Data for the task =

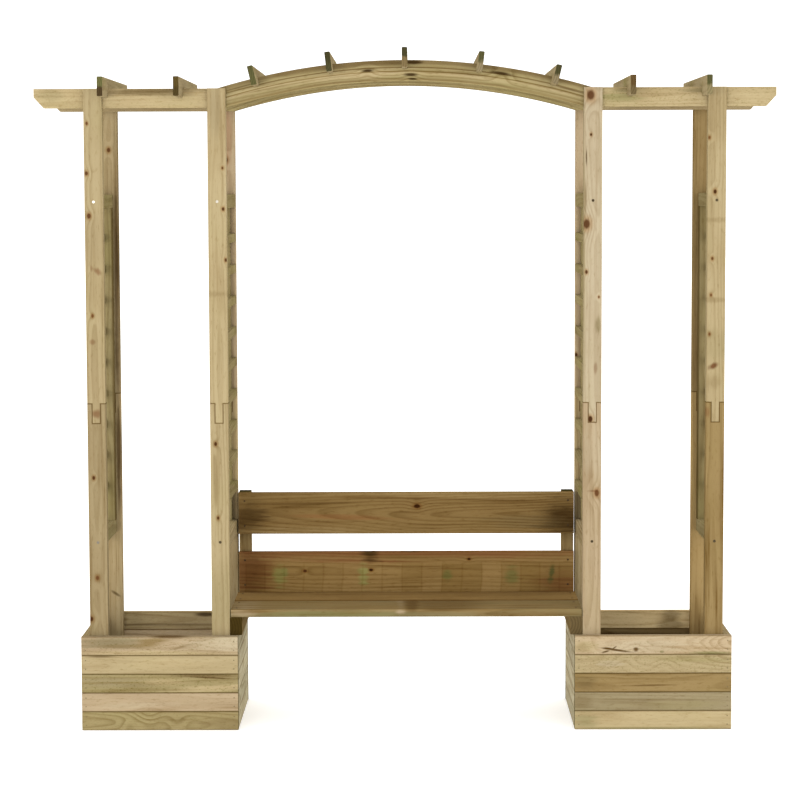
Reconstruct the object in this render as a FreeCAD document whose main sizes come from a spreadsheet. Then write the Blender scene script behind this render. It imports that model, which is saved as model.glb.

...

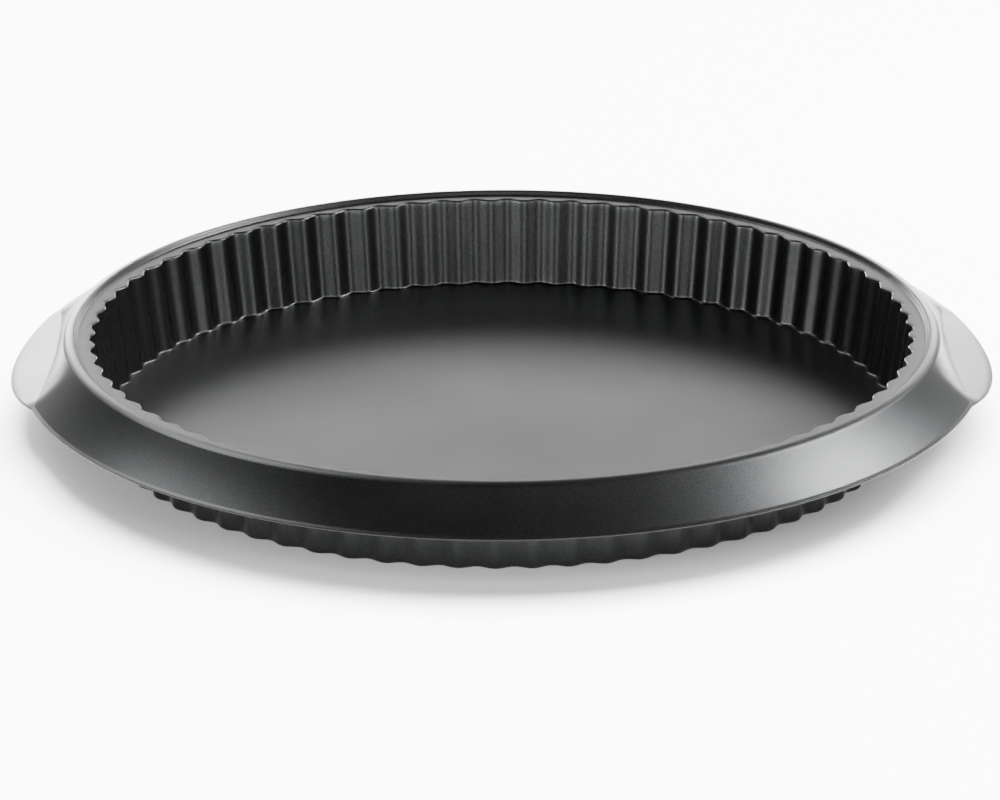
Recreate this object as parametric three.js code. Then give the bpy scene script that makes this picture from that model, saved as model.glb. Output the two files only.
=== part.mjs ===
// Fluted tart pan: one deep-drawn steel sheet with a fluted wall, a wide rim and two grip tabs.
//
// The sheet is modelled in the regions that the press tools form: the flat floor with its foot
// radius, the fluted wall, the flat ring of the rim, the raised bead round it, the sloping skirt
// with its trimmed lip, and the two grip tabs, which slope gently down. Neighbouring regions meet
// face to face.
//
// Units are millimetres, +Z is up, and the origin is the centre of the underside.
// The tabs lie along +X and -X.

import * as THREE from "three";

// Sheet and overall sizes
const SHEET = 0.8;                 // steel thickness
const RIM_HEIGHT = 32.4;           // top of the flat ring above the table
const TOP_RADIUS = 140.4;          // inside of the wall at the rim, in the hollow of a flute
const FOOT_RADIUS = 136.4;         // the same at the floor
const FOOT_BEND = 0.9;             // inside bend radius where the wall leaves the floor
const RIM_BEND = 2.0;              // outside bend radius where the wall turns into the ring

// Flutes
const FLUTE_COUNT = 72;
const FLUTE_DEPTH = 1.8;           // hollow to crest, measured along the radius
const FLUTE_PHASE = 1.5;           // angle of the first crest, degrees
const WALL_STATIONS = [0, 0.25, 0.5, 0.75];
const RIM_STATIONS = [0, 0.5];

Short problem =
Give back exactly the lines running from the line that contains "Recreate this object" through the line that contains "const RIM_STATIONS = [0, 0.5];", and nothing outside them.

Exercise result =
Recreate this object as parametric three.js code. Then give the bpy scene script that makes this picture from that model, saved as model.glb. Output the two files only.
=== part.mjs ===
// Fluted tart pan: one deep-drawn steel sheet with a fluted wall, a wide rim and two grip tabs.
//
// The sheet is modelled in the regions that the press tools form: the flat floor with its foot
// radius, the fluted wall, the flat ring of the rim, the raised bead round it, the sloping skirt
// with its trimmed lip, and the two grip tabs, which slope gently down. Neighbouring regions meet
// face to face.
//
// Units are millimetres, +Z is up, and the origin is the centre of the underside.
// The tabs lie along +X and -X.

import * as THREE from "three";

// Sheet and overall sizes
const SHEET = 0.8;                 // steel thickness
const RIM_HEIGHT = 32.4;           // top of the flat ring above the table
const TOP_RADIUS = 140.4;          // inside of the wall at the rim, in the hollow of a flute
const FOOT_RADIUS = 136.4;         // the same at the floor
const FOOT_BEND = 0.9;             // inside bend radius where the wall leaves the floor
const RIM_BEND = 2.0;              // outside bend radius where the wall turns into the ring

// Flutes
const FLUTE_COUNT = 72;
const FLUTE_DEPTH = 1.8;           // hollow to crest, measured along the radius
const FLUTE_PHASE = 1.5;           // angle of the first crest, degrees
const WALL_STATIONS = [0, 0.25, 0.5, 0.75];
const RIM_STATIONS = [0, 0.5];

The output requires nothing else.